Alison Swanson of the Scottish Allotments and Gardens Society reveals that growing tasty food doesn’t have to be a chore with her pick of  favourite low-maintenance crops.

Busily doing nothing?
In early summer when the air is sweet there is nothing better to “do” than watch the plants grow and listen to the birds. Luckily, a sufficient amount of easy grow allotment crops exist to allow the most languorous to have their harvest and relax too.

Scottish Gardener:

The all-time easiest crop is Jerusalem artichokes (Helianthus tuberosus). This enthusiastically prolific tuber with it’s luxuriant top growth can grow to 250cm, and properly cooked artichokes are delicious. To have them forever simply bury some tubers around 15 cm deep and 30cm apart in any soil from March onwards. Then do absolutely nothing and wait for the glut. The robustness of artichokes cannot be over-exaggerated. For example, if a clump were blown up, the smallest of smithereens scattered would re-grow wherever they fell. But please do not try this. The committee disapprove of reckless behaviour, including the use of gelignite. Several varieties are good to grow including “Fuseau” which is white, “Red Fuseau” which is red and “Dwarf Sunray” which is slightly smaller. Jerusalem artichokes can be susceptible to wind, so hammer a couple of strong posts into the middle of any clumps and tie a rope around the whole lot. Small tree stakes are suitable. Artichokes are harvested once the top growth has died down through until new growth starts sprouting in spring. Save a few tubers back to ensure an ongoing presence.

Nasturtiums (Tropaolum majus) are also embarrassingly easy and the volume of edible flowers with spicy glaucous leaves gained from a few seeds is amazing. Trailing varieties will scramble 200 cm or more and cover a lot of ground which is a blessing for those who relaxed slightly too much for digging or weeding. No one will know what lies underneath.  “Whirlybird”, “Peach Melba” and “Jewel of Africa” are all good varieties. Simply make a 1cm indent in the soil with your finger, place a seed in, cover, and wait. Nasturtiums enjoy any soil type and do not need feeding. This annual can be re-sown yearly but nasturtiums self-seed, so you may not need to.

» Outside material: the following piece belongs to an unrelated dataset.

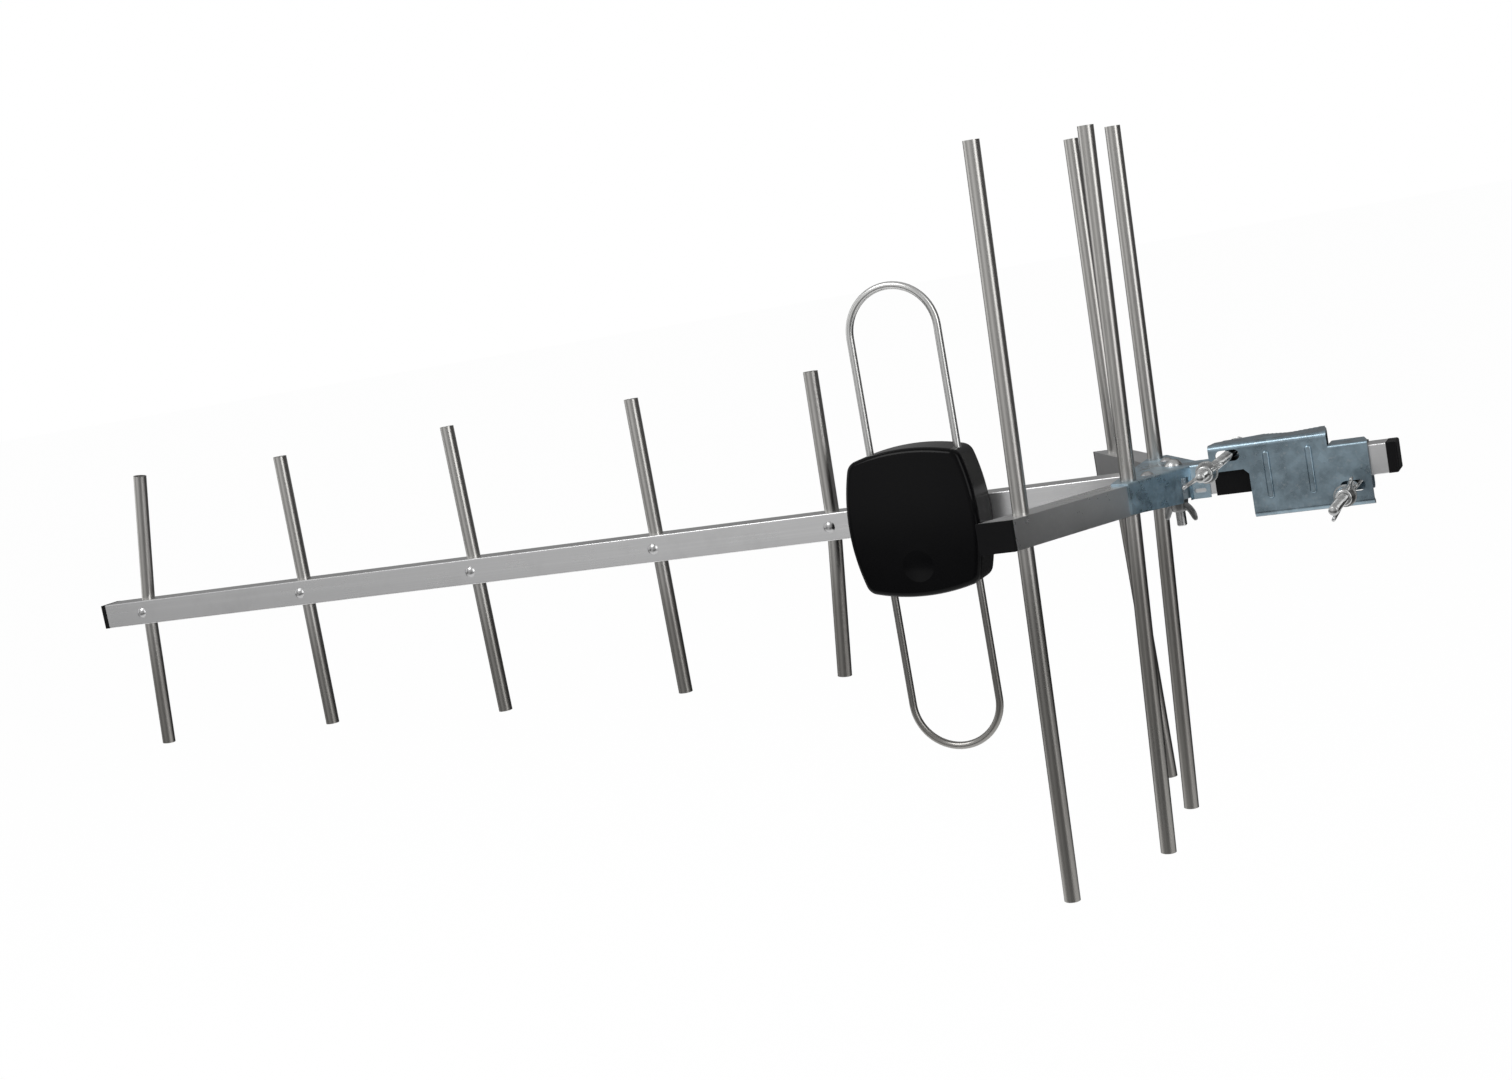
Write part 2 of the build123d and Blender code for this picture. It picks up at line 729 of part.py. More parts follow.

A lot is talked and written about pea plants (Pisum sativum). The easiest approach is to fill some toilet roll inserts with compost, plant a couple of pea seeds in each and grow them indoors until some leaves appear. Then dig a hole on the plot and pop them in. The cardboard will rot away naturally, pea gorging mice will be foiled and the plants will grow well. Choose dwarf varieties which require only a bundle of twigs thrown on top for support and don’t overthink it. “Maestro”, “Olympia” or “Alderman” are good varieties or try a self-supporting variety like “Boogie”. Plant peas from around March through to July. A more advanced approach including growing tall peas can follow on from your first harvest.

Scottish Gardener:

Salad days
Salad days with beautiful rows of puffy green lettuces (Lactuta sativa) are perfectly achievable by working the soil to a fine tilth, making a shallow drill, sowing the seeds lightly, watering regularly and thinning out seedlings to a few inches between each plant. Other easy leaf crops for the same treatment are Chard (Beta vulgaris subsp. Beta), red veined Sorrel (Rumex sanguineus), and Rocket (Eruca vesicaria ssp. Sativa). You can also sow Salad Burnet (Sanguisorba minor) or get hold of a plant. This is a pretty perennial tasting of cucumber which will grow for years, so long as you keep back and don’t annoy it. You could also try Claytonia (Claytonia perfoliata), otherwise known as miner’s lettuce. I was introduced to this recently by a new plotter whose PhD investigated the reasons why mice become overweight.  Scatter Claytonia seed straight onto frost free soil and water them in. Individual leaves can be picked and its hardier than lettuce. Claytonia grows well in Scotland, but it is an American plant originally discovered during the California gold rush where its indiscriminate growth provided free sustenance to threadbare gold panners and treasure hunters.

Looking busy
Having an allotment provides a place to escape, relax and to think and food for the soul should have equal importance to food for the table. But please don’t get carried away. Always keep the committee on side, so whatever you’re not doing have a tool in your hand, so you look like you’re doing something, or hide behind some artichokes.